When alternative systems become functional and widespread, American companies lose privileged access to global markets, American financial institutions lose their role as indispensable intermediaries, and American consumers lose the benefits of being citizens of the world’s dominant economic power.
The Point of No Return
Economic systems, like ecosystems, can reach tipping points beyond which change becomes irreversible. The question facing American policymakers is whether the current trajectory has already crossed that threshold.
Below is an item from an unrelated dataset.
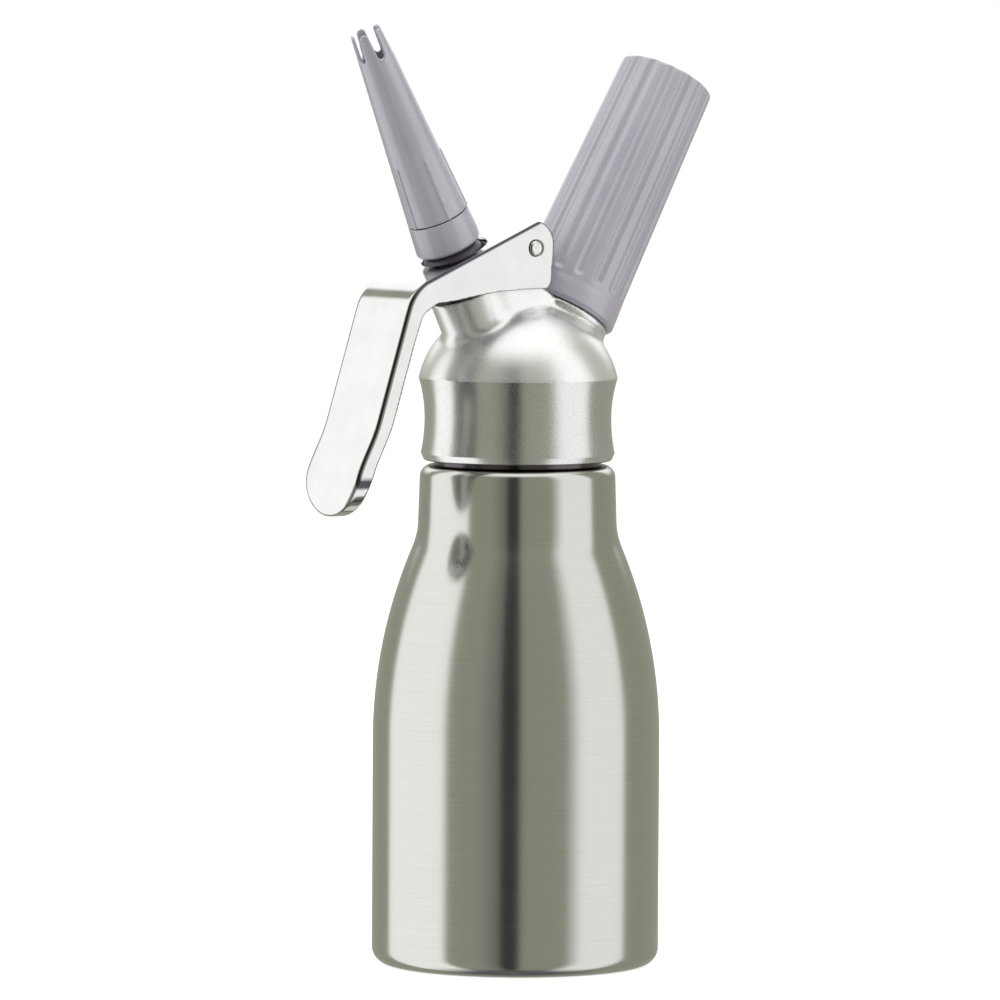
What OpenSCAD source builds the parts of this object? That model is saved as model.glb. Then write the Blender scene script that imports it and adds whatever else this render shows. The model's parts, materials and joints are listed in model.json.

Brazil will assume the presidency of BRICS in 2025 and is expected to push for greater cooperation between its members. Whether this will mean greater polarisation between BRICS states and Western liberal economies is unclear, but it’ll certainly heighten tensions. The institutionalization of alternative systems, their technological maturation, and their growing membership suggest that the window for reversing this trend may be rapidly closing.
Conclusion: The Multipolar Future
America’s tariff war was designed to restore American economic dominance through strength. Instead, it appears to be accelerating the transition to a multipolar world where American economic power is just one force among several, rather than the organizing principle of global commerce.
The emerging system will likely be messier, more fragmented, and less efficient than the American-dominated order it replaces. But it will also be more resilient to the kind of economic coercion that American policymakers have come to rely upon. In seeking to weaponize economic interdependence, America may have created the conditions for its own economic isolation.
The great historical irony is that American efforts to make the world more dependent on America are making America less relevant to the world. The end of American economic hegemony may not come through military defeat or economic collapse, but through the simple recognition by other nations that they no longer need American permission to trade with each other.
In building walls to keep the world out, America may have simply encouraged the world to build its own house next door.